In the air, these pilots just went about their job without any fuss or bother. The targets allocated to us were studied carefully, and flak maps assessed; we worked out our method of attack and then went out and demolished the target. Afterwards, we would discuss the attack and fine-tune our tactics. Targets of any consequence were photographed by the PR Mustangs before and after the attack and confirmed the pilots’ reports of the success of the mission.
All the time I was there, 197 Squadron stayed a bomber squadron carrying out both dive-bombing and low-level attacks. Our preference was for the low-level approach using eleven-second delay bombs. On the missions we had a 100 per cent success rate because we worked out a technique that made it almost impossible to miss the target. Using stereo-pair photographs of the target we would work out an approach route that took us in below the height of the target building and would release our bombs at the last possible moment that would enable the aircraft to clear the building. Using this method the bombs had nowhere else to go but into the side of the building.
On free-ranging operations such as armed recces, the pilots would select their own targets and attack them with an enthusiasm and determination that earned them the respect of the Wing. Flak – sometimes very intense – was always a problem but I never saw it deter them from pressing home their attack.
They were also a very supportive group of pilots. Anyone in trouble was shielded and protected – if any of the section leaders were shot down somebody stepped in to take his place and the operation proceeded according to plan. New pilots on the Squadron (some with very few flying hours and no operational experience) were made welcome and nursed along on their early operations. If they survived the first week their chances improved dramatically.
We had our share of mavericks and wild ones and whilst some of these caused problems on the ground, in the air they all got on with the job. In fact, some of the “problem children” were the best people to have alongside you when the going got tough on a difficult target.
Once flying was over for the day, they all went their different ways. Some had a quiet drink and discussed the day’s flying – some wrote letters home. If we were near civilisation, others hit town and really lived it up. Whatever course they chose they had my support – each pilot had done a mighty job during the day and by the end of the week some of them would be dead.
My jeep was always available to them and featured in a few incidents.
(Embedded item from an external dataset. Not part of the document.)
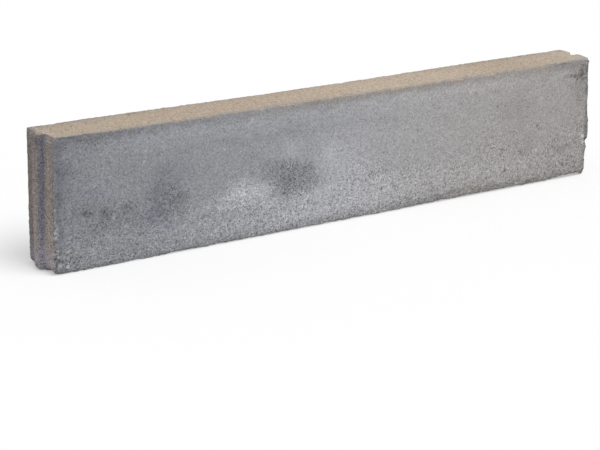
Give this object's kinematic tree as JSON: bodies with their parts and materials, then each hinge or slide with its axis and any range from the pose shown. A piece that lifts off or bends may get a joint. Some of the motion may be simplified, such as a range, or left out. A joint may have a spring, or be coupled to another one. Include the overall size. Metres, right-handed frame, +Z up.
{
  "type": "concrete kerb stone",
  "caption": "Straight pressed concrete edging kerb standing on its long narrow foot, with an upright tongue on one end and a matching groove on the other.",
  "frame": {"origin": "centre of the foot, at the bottom centre of the bounding box, tongue included", "axes": "+X along the length from the tongue end to the groove end, +Y through the thickness from the front face to the back face, +Z up"},
  "size_m": [1.009, 0.08, 0.2],
  "materials": {
    "concrete": "matte"
  },
  "bodies": {
    "root": {"kerb_stone": "concrete"}
  },
  "joints": []
}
On one occasion they got the gears tangled up and reversed the jeep clean through the side of a house. Another time they were following the tram lines home and finished up in the tram depot at Antwerp. When they decided to move some of the trams whilst they were there, they cut the power off from a large part of the city. I didn’t mind what they did at night as long as they were ready and fit for flying the next morning.
Behind these pilots were two people who played a major part in their lives. The Adjutant, Victor Whitear, and the Doctor, Ken Horn. “Adj” Whitear was a very straight-laced conservative person and at first he was horrified by the way the boys conducted themselves when they let off steam and some of the language they used. As he got to know them better and saw the job they were doing day after day in the air he came to love them as though they were his own sons and mothered them like a clucky hen. He has since died but I saw him after the War and his affection for the pilots was undiminished. He told me that his time with 197 Squadron was the greatest experience of his life.
Doc Horn had been with 197 since its formation. I knew him from Tangmere days and was very pleased to see him still on the Squadron. The doctor on a frontline ground attack Squadron has a key role to play. The pilots are flying up to four missions a day – always in a hail of flak and on many occasions they see their best friends shot down. The enemies are fatigue and stress. Ken Horn was deeply involved in the Squadron and played his role to perfection. Quiet, unobtrusive, always available and ready to listen, he kept an eye on each pilot without them ever knowing they were under observation. The pilot who used to worry us most was the one who could not relax at the end of the day but stayed under tension worrying about the next day’s missions.
The way to beat stress was to live one day at a time, worry about things when they happened and then unwind at the end of the day.
Adj Whitear and Doc’Horn were pure gold and the 197 pilots were very fortunate indeed to have two such concerned and competent people running interference for them.
Behind any squadron and making everything possible are the ground crew and 197 Squadron was no exception. Under “Chiefy” Adcock we were blessed with highly competent and dedicated personnel who busted their guts to keep the planes serviceable, often in atrocious conditions, and they refuelled and rearmed us in record times. They received very little public recognition for their role and on many occasions came under shellfire and attack from the air.
197 squadron had a very proud record of achievement and I feel very privileged to have flown with them.
Squadron, Leader Allan Smith RNZAF
January 12, 1921 – June 1, 2004
197 Squadron pilots had their first major reunion since the War in London in 1985 and got together again to present a 197 Squadron Crest to the RAF Club. Surviving squadron members continued Typhoon reunions, anniversaries and memorials well into their 90s. The last known surviving member of 197 Typhoon Squadron, Paddy Byrne, died on November 16, 2020.